The situation became further exacerbated the following offseason when Livingstone bought the Blueshirts (the team originally known as the Toronto Hockey Club). Despite purchasing the second team, Livingstone announced that he did not want to operate two teams in the same league and would sell the Shamrocks. That would never come to fruition because of Lester and Frank Patrick and the Pacific Coast Hockey Association. The PCHA had managed to lure the day's biggest star, Cyclone Taylor out west, and became infuriated over the NHA's attempts to draw him back east. The PCHA's response came in the form of a player raid which hit the Blueshirts hard. Livingstone did not attempt to retaliate since it helped him to achieve his goal of owning the Blueshirts alone. He simply transfered players from the Shamrocks to the Blueshirts, and allowed to former to fall dormant.

In response to Livingstone's actions with the Shamrocks, the NHA seized the franchise. The next season, the awarded the slot to the Canadian military in the form of the Toronto 228th Battalion team. The arrangement did not last, however, as the team was ordered overseas mid-season, leaving the NHA with an odd number of teams. Desiring to keep an even number of teams, and with the owners wanting Livingstone out, the NHA had a meeting sans Livingstone and voted to suspend the Blueshirts for the remainder of the season, temporarily transferring its players to other teams.

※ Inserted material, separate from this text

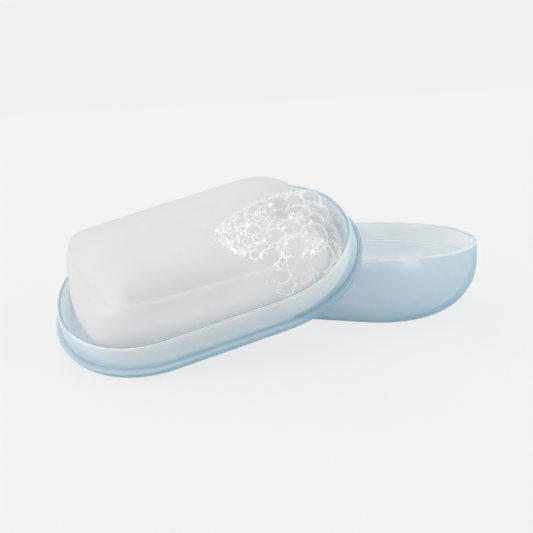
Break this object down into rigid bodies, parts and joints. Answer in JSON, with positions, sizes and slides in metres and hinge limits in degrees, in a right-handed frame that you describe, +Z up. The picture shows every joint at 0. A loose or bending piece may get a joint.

The league agreed to send the players back to Toronto before the next season and reinstated the franchise on the condition that Livingstone sell the team within 60 days. Livingstone responded by acquiring a court injunction to block the sale.

But, as Calvin Coolidge once said, persistence and determination alone are omnipotent. The other owners were determined to rid themselves of Livingstone, and they would demonstrate persistence in their efforts. The group banded together and voted to suspend NHA operations for a season, and founded the NHL. The new league included a team from Toronto that was largely composed of the same players, but without the official "Blueshirts" name, though it was still generally referred to as such by the nickname in the media. Finally, in 1918, Livingstone forced a shareholders meeting of the NHA, hoping to swing things his way once more, but the plan ultimately backfired, as not only did the league vote down Livingstone's attempt to regain control of his old team, but also voted to dissolve the NHA.

Livingstone continued to battle in the courts looking for compensation for the loss of his franchise and players, taking the battle all the way to the Supreme Court of Canada. The mounting court costs forced the Toronto Arena Company to suspend team operations 18 games into the 1918-19 season, and led to the creation of a new team, the Toronto Arenas, which was a separate legal entity, though it retained the players of the former team. Eventually, the Arena company went into bankruptcy as a result of the battle and sold the team to a group headed by Charle Querrie, who renamed the team the Toronto St. Pats. A few years later, he would sell the team to Conn Smythe, who changed the team's name to the now-familiar Toronto Maple Leafs.

Thus, both the NHL and the Toronto Maple Leafs owe their existence to one man, though certainly not in a positive way. If not for Eddie Livingstone, we might not have either the team or the league as we now know it, though the events chronicled above have led to his infamy. One cannot help but think he would have been better served to sell the team and walk away quietly rather than having his fellow owners in effect tell him, "Away with you!"